Tirar la limonada al aire, en el acto de la lectura del pregón, con riesgo de manchar a los asistentes, ni es tradición ni debe serlo.

Intentar hacer tradición barata del hecho de «pintar« a los de 15 años, con productos in­confesables, ha desembocado en un acto que, lejos de ser festivo y gracioso, es grotesco y peligroso. He sido testigo de quemaduras, alergias e infec­ciones oculares, fruto de esa burrada. Somos tan brutos que, cuando el daño sea irrepa­rable, seremos capaces de re­currir a los chistes de Gila: «Jo, mi hijo se quedó ciego pero hay que ver la risa que nos pasamos«.

Romper la luna de un bar o de una frutería es algo que no se arregla pagando los destrozos ni la sanción gubernativa. Hay cosas que no se solucionan con dinero, dinero que, para colmo, casi siempre suele salir del bolsillo de los padres. Además, unos hombres de 19 años, para hacerse respetar, no necesitan garrotas ni bates de béisbol.

Permitir a niños beber hasta emborracharse, en los locales de los quintos o de los pre­quintos, no es ningún signo de madurez. Y en esta historia del «beber por beber», hay mucho que hablar sobre la cultura del alcohol y del macho.

Destrozar el local de otra quinta o invadir los centros escolares, con la mera excusa de que otras quintas lo han hecho antes, no es un gesto propio de personas adultas.

No pretendo exagerar, pero tampoco minimizar, unos hechos que me duelen como al primero, pero resultaría un poco cínico cerrar los ojos a una serie de cosas que todos conocemos, que sólo comentamos en privado y que de­masiadas veces justificamos con el socorrido «dejadlo en paz, son cosas de quintos».

La raíz del pasado

Quiero a esta fiesta por mu­chas y poderosas razones, por eso me siento en la respon­sabilidad de decir todo esto y recordar a todos los vecinos y a las instituciones que el futuro de nuestro pueblo ha de cimen­tarse en nuestra cultura y nuestras tradiciones, y que los desmanes no se solucionan con lamentos ni se enmiendan con sanciones postreras en hierro frío.

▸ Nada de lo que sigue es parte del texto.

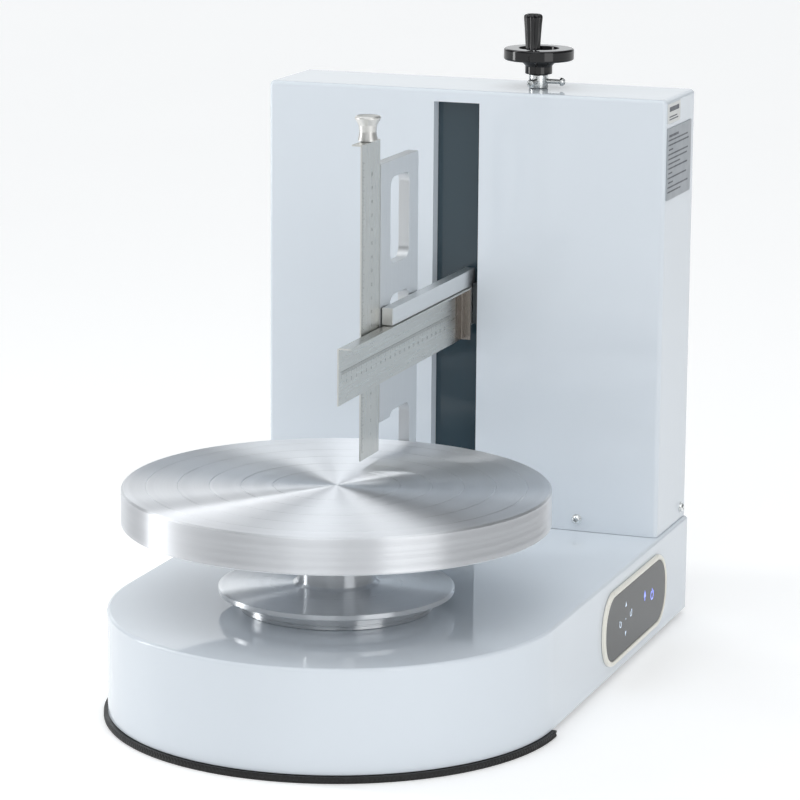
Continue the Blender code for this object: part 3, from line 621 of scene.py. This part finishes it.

En la educación preven­tiva debemos estar todos.

Dicho todo esto, y por otra parte, uno de los problemas más graves que inconscien­temente hemos legado a nues­tra juventud es que viven una cultura audiovisual violenta, consumista e insolidaria, sin pasado, sin memoria histórica, sin raíces, sin referencias éti­cas. Personalmente, y frente a todo esto, creo que es bueno el hecho de que nuestros hijos vivan y se identifiquen con las viejas tradiciones, en fiestas como ésta, cuyos verdaderos valores positi­vos han quedado acuñados y forman parte de la historia de nuestro pueblo.

En 2024, cuando David y Juan Andrés tienen ya 48 años, la fiesta sigue viva y ellos continúan siendo quintos.